И не одними материальными удобствами способствует положение барышни искажению ее мысли и чувства; неестественное само в себе положение это вызывает такие [уродливые] факты, которые еще более сбивают ее с толку. Возьмем для примера хоть продолжение той же сцены Зиночки с Игрушечкою.
Выслушавши советы Арины Ивановны, барышня приступает к девочке с приказанием, чтоб та веселилась, причем Арина Ивановна покатывается со смеху.
...– Веселись, Игрушечка, – приказывает барышня, – веселись и маму свою сейчас забудь. Слышишь, что я тебе приказываю? Ну, забыла свою маму?
– Нет, – говорю, – не забыла!
Арина Ивановна ко мне:
– Да ты смеешь ли так отвечать барышне, а? что? Ах ты, грубиянка!
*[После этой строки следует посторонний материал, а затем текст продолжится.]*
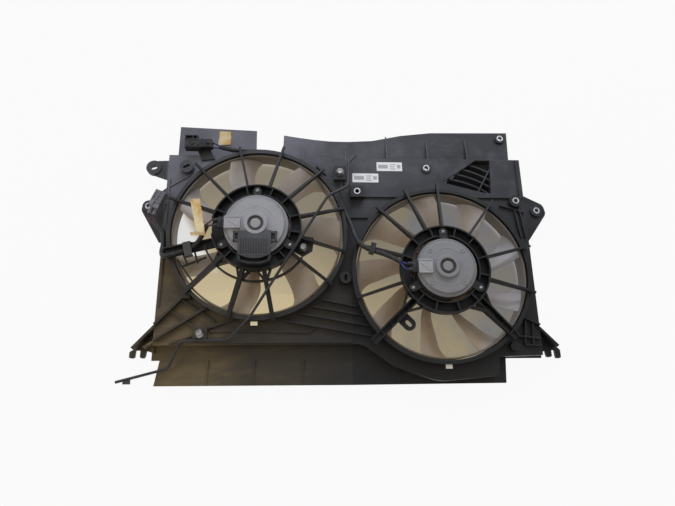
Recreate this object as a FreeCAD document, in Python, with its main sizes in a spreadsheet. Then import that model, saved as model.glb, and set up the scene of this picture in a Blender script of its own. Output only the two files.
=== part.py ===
import FreeCAD, Part
import math
import os
import re

import Sketcher
from FreeCAD import Placement, Rotation, Vector

# Twin radiator cooling fan: two moulded shroud halves, each with a motor stay, a motor and a banded fan.
# Frame: X to the right and Z up as seen from the motor side, which faces -Y. The radiator side is the plane Y = 0,
# so a "depth" below is the distance from that plane towards the motors, and lies along -Y.

# Driving sizes, in millimetres, degrees or counts.
SIZES = {
    # fan axes
    "axis_half_spacing": 161.5,
    "left_axis_height": 11.0,
    "right_axis_height": -63.5,
    # shroud mouldings
    "flange_depth": 3.0,
    "face_depth": 25.0,
    "wall": 2.5,
    "seam_place": 3.3,
    "side_place": 331.0,
    "collar_bore": 151.5,
    "collar_wall": 2.5,
    "collar_back": 8.0,
    "collar_front": 45.0,
    "lip_radius": 158.0,
    "rib_width": 2.5,
    "rib_front": 33.0,
    # motor stays
    "ring_back": 54.0,
    "ring_front": 70.0,
    "ring_outer": 77.6,
    "ring_inner": 57.5,
    "ring_wall": 2.5,
    "ring_floor": 2.0,
    "spoke_width": 4.0,
    "arm_width": 7.5,
    "spoke_tip_front": 51.0,
    "spoke_hub_front": 68.0,
    "ear_pitch_radius": 63.5,
    # motors
    "left_case_radius": 52.0,
    "right_case_radius": 48.5,
    "case_wall": 2.0,
    "case_back": 20.0,
    "case_front": 72.0,
    "cap_rim": 2.9,
    "cap_face_inset": 6.0,
    "cap_front": 80.0,
    "boss_front": 86.0,
    "boss_radius": 20.0,
    "recess_radius": 13.4,
    "dome_radius": 8.7,
    "shaft_radius": 4.0,
    "running_gap": 0.05,
    "bush_radius": 7.0,
    "magnet_wall": 5.5,
    "air_gap": 0.8,
    # fan wheels
    "band_inner": 146.5,
    "band_outer": 149.0,
    "band_back": 10.0,
    "band_front": 41.0,
    "hub_radius": 62.0,
    "hub_wall": 2.5,
    "hub_back": 6.0,
    "hub_front": 40.0,
    "blade_thick": 2.6,
    "blade_edge": 1.3,
    "blade_camber": 3.5,
    "blade_back": 12.0,
    "blade_front": 38.0,
    "left_blades": 7,
    "right_blades": 9,
    "left_blade_start": 107.4,
    "right_blade_start": 94.4,
    # fasteners
    "sleeve_radius": 6.5,
    "sleeve_bore": 3.25,
    "bolt_flange": 8.5,
    "bolt_flats": 10.0,
    "screw_radius": 4.0,
    # wiring and the bent rod
    "lead_radius": 4.3,
    "wire_radius": 1.3,
    "rod_radius": 2.4,
}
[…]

Велят тебе смеяться – сейчас у меня смейся!
Смеюсь я перед ней, слезы, свои горькие глотаючи.
– Ну, вот видите, мой ангел, она и смеется, – утешает барышню Арина Ивановна. А барышня глядит на меня такими-то пытливыми глазенками.
– Игрушечка, – говорит, – как же ты и плачешь и смеешься? А я вот не стала б.
– И, голубчик, равняетесь с кем! – ей на то Арина Ивановна. – Ей что прикажут, то она и может.